■ Goal of the exercise ■
Show every line in the entries below where the word "object" appears.

■ Supplied data ■
====
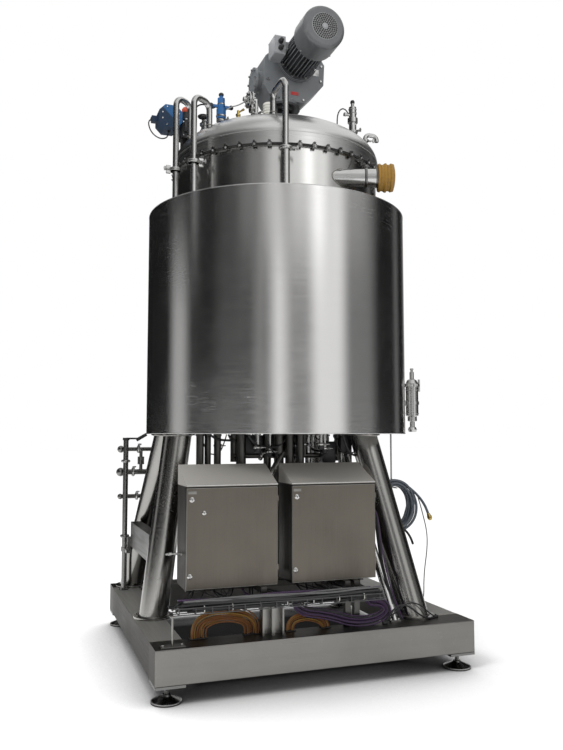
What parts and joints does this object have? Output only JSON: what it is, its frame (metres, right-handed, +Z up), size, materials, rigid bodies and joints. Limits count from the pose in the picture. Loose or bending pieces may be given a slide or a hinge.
====
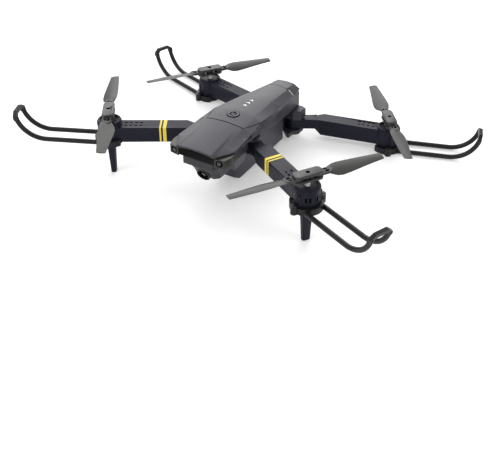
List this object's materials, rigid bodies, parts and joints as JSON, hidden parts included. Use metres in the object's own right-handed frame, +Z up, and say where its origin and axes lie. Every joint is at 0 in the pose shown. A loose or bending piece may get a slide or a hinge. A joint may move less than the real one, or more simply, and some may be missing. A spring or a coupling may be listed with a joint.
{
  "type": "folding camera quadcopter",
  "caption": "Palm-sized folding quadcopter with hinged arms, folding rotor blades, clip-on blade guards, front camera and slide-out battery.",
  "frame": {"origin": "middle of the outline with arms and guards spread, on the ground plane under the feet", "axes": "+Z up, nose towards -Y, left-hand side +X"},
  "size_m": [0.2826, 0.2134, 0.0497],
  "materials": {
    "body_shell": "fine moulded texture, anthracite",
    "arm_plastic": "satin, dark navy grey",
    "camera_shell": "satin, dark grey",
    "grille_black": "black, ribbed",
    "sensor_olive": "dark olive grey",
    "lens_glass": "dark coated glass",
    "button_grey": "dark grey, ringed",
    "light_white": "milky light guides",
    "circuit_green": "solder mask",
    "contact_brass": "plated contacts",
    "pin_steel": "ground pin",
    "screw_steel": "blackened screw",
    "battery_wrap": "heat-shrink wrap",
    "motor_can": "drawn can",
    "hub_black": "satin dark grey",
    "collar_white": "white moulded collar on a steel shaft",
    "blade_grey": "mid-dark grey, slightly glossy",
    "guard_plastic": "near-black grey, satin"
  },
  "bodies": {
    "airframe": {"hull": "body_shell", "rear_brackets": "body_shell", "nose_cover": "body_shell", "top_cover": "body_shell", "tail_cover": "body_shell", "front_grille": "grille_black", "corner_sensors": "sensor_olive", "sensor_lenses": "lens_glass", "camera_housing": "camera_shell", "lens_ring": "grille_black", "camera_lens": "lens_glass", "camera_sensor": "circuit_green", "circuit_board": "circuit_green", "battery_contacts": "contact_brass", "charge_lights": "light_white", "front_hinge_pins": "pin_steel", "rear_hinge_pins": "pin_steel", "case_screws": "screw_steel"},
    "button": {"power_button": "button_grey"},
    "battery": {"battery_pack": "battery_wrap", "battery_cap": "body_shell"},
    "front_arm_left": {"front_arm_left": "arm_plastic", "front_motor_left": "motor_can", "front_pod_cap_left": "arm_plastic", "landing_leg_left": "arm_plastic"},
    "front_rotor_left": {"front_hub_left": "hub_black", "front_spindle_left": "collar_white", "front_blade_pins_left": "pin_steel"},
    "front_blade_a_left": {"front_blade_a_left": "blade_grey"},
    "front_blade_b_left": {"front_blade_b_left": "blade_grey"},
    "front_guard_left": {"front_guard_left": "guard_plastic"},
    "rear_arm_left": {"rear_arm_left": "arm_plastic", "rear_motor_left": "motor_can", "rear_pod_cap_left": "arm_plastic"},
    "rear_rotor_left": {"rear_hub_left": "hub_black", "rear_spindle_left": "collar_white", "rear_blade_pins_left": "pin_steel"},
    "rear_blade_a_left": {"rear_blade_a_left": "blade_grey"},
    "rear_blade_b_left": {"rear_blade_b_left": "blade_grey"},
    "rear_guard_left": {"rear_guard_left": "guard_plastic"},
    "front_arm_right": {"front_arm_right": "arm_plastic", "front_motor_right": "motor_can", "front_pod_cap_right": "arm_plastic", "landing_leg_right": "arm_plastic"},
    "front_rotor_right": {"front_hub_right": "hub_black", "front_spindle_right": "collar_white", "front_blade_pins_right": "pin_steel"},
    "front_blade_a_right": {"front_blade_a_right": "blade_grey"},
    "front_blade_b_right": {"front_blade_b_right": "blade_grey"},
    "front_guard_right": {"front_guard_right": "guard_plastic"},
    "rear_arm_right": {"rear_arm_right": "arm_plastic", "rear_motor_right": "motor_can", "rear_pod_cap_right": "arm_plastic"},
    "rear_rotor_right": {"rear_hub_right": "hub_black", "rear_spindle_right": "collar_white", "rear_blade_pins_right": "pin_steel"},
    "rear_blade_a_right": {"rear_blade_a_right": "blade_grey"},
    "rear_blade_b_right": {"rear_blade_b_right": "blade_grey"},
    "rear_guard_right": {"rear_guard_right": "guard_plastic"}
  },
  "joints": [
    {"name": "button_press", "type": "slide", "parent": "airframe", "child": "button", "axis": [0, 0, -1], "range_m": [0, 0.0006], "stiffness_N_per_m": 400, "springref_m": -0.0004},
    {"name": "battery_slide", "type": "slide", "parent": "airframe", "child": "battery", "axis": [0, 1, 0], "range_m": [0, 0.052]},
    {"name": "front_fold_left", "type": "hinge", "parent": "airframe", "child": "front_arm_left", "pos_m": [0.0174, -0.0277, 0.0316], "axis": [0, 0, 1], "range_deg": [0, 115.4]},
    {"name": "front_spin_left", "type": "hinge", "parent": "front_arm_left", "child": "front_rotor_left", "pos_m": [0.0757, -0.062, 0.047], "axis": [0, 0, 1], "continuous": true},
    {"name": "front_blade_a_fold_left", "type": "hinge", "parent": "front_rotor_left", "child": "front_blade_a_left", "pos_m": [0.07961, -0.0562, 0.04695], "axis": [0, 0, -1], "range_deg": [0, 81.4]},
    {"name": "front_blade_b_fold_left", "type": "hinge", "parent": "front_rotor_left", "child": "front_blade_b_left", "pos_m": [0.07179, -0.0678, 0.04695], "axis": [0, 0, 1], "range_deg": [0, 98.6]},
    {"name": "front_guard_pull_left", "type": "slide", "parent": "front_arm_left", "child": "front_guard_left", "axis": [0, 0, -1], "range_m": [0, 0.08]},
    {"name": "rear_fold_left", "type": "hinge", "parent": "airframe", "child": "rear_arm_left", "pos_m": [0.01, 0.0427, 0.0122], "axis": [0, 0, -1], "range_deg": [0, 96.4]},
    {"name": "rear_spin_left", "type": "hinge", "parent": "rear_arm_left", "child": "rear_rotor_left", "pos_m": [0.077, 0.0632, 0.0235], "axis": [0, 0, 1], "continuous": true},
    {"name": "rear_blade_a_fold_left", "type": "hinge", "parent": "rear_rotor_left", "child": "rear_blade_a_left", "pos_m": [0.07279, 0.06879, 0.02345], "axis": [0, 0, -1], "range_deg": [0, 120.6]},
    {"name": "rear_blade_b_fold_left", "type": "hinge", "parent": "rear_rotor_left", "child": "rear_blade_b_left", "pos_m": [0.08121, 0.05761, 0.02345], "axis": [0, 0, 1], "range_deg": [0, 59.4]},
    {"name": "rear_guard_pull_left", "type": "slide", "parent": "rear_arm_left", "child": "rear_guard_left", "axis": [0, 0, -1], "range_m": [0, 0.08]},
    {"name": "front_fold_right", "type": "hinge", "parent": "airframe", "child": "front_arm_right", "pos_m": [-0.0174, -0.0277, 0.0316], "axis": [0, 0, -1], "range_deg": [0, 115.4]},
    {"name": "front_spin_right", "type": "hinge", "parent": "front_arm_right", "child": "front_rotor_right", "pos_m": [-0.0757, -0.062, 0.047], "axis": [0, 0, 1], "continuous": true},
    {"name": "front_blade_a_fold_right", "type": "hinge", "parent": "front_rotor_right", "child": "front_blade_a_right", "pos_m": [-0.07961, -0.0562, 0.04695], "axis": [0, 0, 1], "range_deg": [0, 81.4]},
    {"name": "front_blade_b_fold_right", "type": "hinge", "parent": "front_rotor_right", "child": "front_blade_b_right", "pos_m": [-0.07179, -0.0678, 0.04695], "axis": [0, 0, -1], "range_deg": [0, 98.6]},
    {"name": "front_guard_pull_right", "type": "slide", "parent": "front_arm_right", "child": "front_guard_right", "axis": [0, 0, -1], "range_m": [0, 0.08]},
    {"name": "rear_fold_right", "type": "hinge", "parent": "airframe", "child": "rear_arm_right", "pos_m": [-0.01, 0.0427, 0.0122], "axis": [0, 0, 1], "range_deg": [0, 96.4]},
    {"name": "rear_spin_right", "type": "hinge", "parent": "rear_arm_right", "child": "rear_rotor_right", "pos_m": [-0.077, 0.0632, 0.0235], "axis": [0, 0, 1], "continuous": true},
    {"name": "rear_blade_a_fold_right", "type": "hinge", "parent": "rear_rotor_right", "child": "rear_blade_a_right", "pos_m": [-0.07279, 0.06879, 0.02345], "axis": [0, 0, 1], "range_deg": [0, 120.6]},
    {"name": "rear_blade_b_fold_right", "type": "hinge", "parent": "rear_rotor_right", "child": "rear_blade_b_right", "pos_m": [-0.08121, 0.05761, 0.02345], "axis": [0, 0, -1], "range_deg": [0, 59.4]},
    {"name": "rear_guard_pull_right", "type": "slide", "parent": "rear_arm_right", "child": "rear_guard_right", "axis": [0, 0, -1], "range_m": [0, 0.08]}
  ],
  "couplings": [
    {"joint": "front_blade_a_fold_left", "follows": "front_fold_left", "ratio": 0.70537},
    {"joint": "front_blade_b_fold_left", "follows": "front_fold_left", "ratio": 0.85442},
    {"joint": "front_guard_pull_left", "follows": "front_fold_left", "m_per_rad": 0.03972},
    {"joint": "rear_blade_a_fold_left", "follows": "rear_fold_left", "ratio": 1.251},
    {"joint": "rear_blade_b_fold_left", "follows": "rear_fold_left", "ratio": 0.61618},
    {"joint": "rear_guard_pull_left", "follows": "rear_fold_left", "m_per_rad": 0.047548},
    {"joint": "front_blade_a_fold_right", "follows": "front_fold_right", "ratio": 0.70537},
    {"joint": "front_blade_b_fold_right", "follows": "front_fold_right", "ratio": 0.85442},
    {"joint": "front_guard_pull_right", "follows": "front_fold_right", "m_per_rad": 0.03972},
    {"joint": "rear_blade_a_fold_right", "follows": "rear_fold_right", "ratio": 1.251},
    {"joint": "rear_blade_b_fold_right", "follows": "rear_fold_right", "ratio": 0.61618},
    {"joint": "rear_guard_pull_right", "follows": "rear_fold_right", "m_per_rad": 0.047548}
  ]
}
====
■ Solved exercise ■
What parts and joints does this object have? Output only JSON: what it is, its frame (metres, right-handed, +Z up), size, materials, rigid bodies and joints. Limits count from the pose in the picture. Loose or bending pieces may be given a slide or a hinge.
List this object's materials, rigid bodies, parts and joints as JSON, hidden parts included. Use metres in the object's own right-handed frame, +Z up, and say where its origin and axes lie. Every joint is at 0 in the pose shown. A loose or bending piece may get a slide or a hinge. A joint may move less than the real one, or more simply, and some may be missing. A spring or a coupling may be listed with a joint.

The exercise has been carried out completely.